### Recorded data
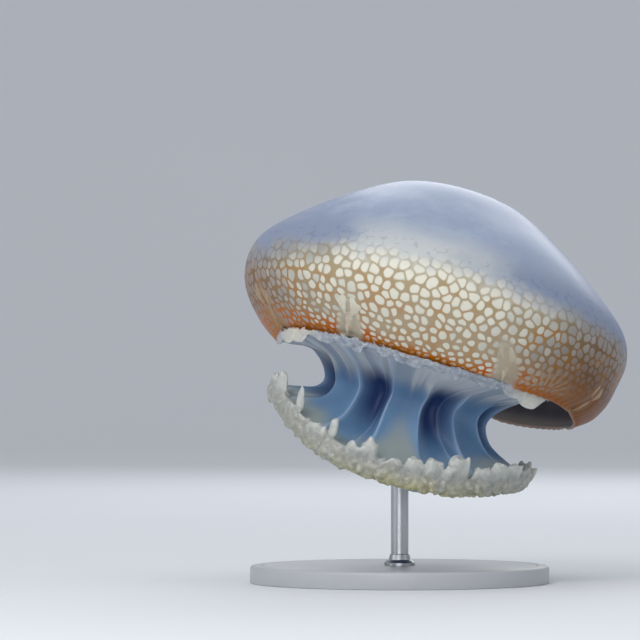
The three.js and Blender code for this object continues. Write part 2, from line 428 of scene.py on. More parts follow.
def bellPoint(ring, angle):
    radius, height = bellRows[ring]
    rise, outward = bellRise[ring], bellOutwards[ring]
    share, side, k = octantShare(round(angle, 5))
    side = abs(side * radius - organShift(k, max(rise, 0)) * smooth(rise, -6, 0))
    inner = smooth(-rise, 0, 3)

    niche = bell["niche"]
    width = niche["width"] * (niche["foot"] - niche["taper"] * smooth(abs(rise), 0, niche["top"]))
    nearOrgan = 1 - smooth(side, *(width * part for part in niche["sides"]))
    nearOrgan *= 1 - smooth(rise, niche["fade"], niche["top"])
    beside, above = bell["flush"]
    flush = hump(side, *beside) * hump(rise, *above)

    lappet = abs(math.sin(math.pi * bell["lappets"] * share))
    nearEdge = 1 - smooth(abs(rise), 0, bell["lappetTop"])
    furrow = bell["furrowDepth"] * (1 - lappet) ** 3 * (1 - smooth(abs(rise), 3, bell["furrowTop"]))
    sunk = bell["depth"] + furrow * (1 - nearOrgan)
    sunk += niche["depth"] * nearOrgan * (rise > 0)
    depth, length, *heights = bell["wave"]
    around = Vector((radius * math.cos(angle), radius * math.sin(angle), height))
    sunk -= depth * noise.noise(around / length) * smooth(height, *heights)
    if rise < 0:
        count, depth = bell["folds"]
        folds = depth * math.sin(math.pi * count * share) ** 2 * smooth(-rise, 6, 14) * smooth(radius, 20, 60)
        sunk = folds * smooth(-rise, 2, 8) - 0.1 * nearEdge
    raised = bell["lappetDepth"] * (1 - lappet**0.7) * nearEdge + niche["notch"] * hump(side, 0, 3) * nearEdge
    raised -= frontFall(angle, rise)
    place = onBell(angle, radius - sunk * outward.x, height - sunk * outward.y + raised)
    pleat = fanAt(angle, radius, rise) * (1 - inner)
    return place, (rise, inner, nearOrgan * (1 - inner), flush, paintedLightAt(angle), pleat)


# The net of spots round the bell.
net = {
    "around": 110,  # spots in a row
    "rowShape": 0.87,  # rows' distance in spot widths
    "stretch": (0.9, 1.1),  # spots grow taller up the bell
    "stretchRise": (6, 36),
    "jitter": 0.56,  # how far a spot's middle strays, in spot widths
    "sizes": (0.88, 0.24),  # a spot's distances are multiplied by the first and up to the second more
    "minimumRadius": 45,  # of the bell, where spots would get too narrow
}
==
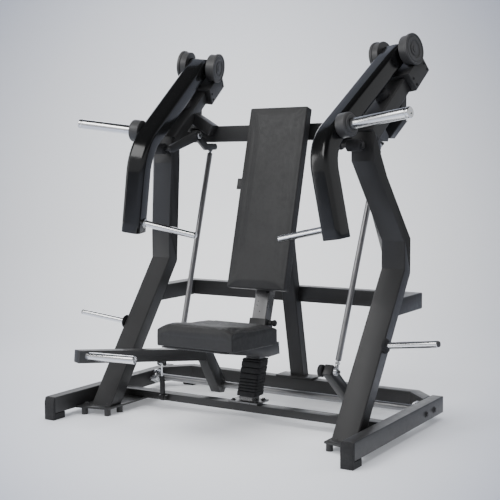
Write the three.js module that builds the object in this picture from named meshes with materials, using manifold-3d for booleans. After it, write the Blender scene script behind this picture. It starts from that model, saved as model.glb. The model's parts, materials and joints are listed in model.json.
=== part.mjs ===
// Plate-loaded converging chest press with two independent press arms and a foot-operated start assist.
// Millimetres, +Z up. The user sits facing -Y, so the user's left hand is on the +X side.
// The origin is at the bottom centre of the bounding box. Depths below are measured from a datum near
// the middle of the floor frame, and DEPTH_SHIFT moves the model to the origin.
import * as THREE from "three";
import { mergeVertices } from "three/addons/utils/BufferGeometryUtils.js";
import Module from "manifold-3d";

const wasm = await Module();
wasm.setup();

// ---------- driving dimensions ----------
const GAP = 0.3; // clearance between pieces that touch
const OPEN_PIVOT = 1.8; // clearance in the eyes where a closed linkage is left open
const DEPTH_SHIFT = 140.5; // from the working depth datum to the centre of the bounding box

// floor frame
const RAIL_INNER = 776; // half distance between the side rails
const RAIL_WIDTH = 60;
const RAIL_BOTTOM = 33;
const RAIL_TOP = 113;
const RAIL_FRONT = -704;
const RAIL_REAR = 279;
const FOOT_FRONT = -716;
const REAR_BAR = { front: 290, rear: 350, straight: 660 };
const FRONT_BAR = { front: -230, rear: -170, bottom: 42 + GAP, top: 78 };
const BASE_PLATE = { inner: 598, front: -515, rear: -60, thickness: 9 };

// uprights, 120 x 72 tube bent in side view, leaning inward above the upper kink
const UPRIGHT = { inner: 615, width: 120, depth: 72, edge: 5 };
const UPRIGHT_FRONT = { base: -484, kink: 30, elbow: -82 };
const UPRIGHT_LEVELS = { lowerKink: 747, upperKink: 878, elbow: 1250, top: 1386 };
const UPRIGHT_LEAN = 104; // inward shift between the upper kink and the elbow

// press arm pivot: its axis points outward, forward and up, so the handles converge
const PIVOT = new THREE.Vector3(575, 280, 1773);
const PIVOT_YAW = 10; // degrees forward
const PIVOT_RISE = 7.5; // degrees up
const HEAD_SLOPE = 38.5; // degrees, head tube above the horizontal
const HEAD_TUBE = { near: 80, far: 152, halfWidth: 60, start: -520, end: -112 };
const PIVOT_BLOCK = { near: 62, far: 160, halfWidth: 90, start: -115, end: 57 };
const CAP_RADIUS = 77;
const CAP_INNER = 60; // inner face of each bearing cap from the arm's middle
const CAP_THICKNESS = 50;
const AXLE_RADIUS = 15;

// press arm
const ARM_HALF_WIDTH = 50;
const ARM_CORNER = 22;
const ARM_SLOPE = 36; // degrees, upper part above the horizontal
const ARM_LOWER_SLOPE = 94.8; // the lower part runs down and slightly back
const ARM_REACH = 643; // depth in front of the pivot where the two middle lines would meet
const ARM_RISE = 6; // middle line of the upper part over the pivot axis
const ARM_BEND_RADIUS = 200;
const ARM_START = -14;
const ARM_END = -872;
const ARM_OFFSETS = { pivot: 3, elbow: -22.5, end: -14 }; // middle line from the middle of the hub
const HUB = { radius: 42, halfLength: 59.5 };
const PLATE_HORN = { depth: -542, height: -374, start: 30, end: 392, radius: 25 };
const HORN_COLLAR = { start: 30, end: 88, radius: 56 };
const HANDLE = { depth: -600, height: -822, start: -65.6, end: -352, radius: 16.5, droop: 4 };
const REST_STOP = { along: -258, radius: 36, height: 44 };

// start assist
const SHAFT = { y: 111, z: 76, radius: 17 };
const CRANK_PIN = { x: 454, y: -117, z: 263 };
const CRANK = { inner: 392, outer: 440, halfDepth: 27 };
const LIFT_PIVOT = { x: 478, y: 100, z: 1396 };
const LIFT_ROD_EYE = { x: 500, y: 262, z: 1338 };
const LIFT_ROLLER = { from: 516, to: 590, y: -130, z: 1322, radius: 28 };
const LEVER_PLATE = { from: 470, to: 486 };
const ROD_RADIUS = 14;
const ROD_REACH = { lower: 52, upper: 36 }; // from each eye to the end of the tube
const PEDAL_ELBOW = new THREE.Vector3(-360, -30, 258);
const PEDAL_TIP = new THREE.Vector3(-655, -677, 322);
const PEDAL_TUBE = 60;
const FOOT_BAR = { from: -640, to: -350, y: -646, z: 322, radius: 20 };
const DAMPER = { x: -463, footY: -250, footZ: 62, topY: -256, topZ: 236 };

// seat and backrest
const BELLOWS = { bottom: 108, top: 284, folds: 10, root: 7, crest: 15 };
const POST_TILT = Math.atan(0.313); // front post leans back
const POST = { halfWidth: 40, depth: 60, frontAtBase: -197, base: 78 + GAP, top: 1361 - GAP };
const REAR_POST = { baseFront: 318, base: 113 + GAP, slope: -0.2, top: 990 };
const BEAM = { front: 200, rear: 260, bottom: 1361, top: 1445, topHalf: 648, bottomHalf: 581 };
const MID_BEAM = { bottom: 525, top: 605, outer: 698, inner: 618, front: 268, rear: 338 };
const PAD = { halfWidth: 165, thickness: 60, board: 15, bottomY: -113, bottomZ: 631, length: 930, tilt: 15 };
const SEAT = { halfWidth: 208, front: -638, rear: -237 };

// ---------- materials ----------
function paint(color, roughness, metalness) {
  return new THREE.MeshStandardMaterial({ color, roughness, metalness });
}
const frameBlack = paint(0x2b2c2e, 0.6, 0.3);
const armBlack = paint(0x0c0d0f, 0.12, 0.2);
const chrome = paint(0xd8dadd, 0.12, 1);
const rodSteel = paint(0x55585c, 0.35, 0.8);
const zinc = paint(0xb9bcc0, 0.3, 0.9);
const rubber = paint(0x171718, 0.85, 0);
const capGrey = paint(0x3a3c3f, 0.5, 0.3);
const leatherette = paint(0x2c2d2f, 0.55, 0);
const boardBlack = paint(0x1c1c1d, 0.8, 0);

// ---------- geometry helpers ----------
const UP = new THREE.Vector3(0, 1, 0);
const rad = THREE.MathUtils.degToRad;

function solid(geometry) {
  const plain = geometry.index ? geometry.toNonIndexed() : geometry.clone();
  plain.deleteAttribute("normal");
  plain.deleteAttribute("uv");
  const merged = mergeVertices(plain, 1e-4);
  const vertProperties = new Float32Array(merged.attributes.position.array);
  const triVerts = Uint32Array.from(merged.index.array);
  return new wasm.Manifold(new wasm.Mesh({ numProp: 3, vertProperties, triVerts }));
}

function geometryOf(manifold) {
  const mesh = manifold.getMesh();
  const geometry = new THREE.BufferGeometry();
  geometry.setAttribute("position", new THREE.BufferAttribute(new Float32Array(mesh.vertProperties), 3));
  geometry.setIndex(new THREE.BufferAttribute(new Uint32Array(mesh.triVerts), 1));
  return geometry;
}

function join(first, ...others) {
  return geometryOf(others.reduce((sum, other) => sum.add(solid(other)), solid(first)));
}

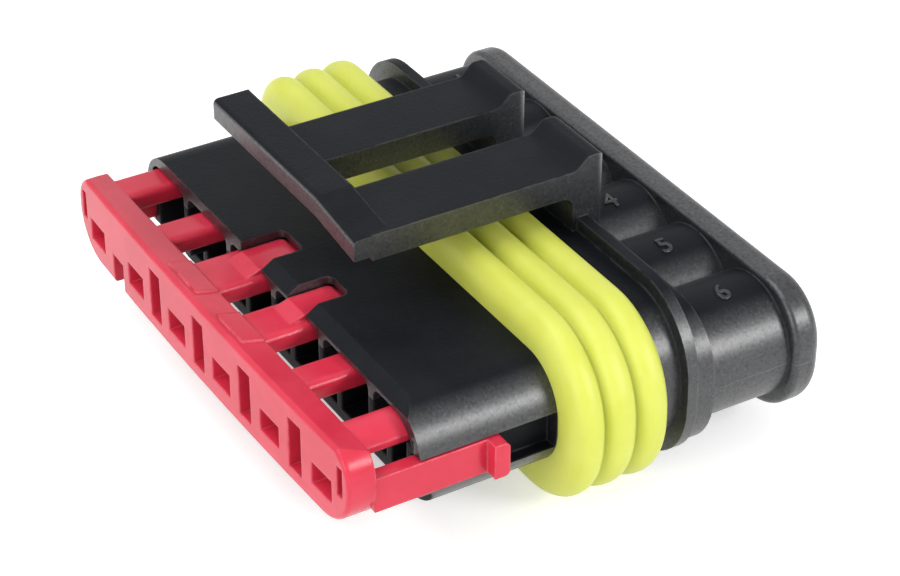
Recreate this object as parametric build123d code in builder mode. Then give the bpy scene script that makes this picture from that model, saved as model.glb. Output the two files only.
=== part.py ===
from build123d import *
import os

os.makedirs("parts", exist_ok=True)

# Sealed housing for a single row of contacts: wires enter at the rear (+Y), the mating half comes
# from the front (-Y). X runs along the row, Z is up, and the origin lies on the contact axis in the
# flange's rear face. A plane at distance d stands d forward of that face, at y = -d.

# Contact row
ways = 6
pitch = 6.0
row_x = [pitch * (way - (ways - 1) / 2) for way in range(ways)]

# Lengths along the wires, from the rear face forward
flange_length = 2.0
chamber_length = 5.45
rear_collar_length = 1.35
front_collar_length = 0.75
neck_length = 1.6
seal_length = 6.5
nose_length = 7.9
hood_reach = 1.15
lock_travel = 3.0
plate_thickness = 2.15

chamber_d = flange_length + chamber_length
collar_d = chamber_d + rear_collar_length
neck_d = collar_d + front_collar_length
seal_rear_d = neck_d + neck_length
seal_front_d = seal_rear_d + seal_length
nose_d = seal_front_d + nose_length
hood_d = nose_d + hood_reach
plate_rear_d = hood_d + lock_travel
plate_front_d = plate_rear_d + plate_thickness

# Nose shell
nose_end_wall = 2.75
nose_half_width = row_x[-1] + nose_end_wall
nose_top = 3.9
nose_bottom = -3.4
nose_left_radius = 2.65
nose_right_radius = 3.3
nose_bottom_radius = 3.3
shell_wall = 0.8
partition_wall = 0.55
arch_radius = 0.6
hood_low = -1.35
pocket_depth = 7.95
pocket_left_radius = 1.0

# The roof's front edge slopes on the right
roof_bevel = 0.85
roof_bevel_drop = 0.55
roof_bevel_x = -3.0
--
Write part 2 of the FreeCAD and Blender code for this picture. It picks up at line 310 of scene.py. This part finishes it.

### Request
Return, unchanged, the run of lines above that opens with the line containing "Write the three.js" and closes with the line containing "const UPRIGHT_LEAN = 104;". Include both.

### Answer below
Write the three.js module that builds the object in this picture from named meshes with materials, using manifold-3d for booleans. After it, write the Blender scene script behind this picture. It starts from that model, saved as model.glb. The model's parts, materials and joints are listed in model.json.
=== part.mjs ===
// Plate-loaded converging chest press with two independent press arms and a foot-operated start assist.
// Millimetres, +Z up. The user sits facing -Y, so the user's left hand is on the +X side.
// The origin is at the bottom centre of the bounding box. Depths below are measured from a datum near
// the middle of the floor frame, and DEPTH_SHIFT moves the model to the origin.
import * as THREE from "three";
import { mergeVertices } from "three/addons/utils/BufferGeometryUtils.js";
import Module from "manifold-3d";

const wasm = await Module();
wasm.setup();

// ---------- driving dimensions ----------
const GAP = 0.3; // clearance between pieces that touch
const OPEN_PIVOT = 1.8; // clearance in the eyes where a closed linkage is left open
const DEPTH_SHIFT = 140.5; // from the working depth datum to the centre of the bounding box

// floor frame
const RAIL_INNER = 776; // half distance between the side rails
const RAIL_WIDTH = 60;
const RAIL_BOTTOM = 33;
const RAIL_TOP = 113;
const RAIL_FRONT = -704;
const RAIL_REAR = 279;
const FOOT_FRONT = -716;
const REAR_BAR = { front: 290, rear: 350, straight: 660 };
const FRONT_BAR = { front: -230, rear: -170, bottom: 42 + GAP, top: 78 };
const BASE_PLATE = { inner: 598, front: -515, rear: -60, thickness: 9 };

// uprights, 120 x 72 tube bent in side view, leaning inward above the upper kink
const UPRIGHT = { inner: 615, width: 120, depth: 72, edge: 5 };
const UPRIGHT_FRONT = { base: -484, kink: 30, elbow: -82 };
const UPRIGHT_LEVELS = { lowerKink: 747, upperKink: 878, elbow: 1250, top: 1386 };
const UPRIGHT_LEAN = 104; // inward shift between the upper kink and the elbow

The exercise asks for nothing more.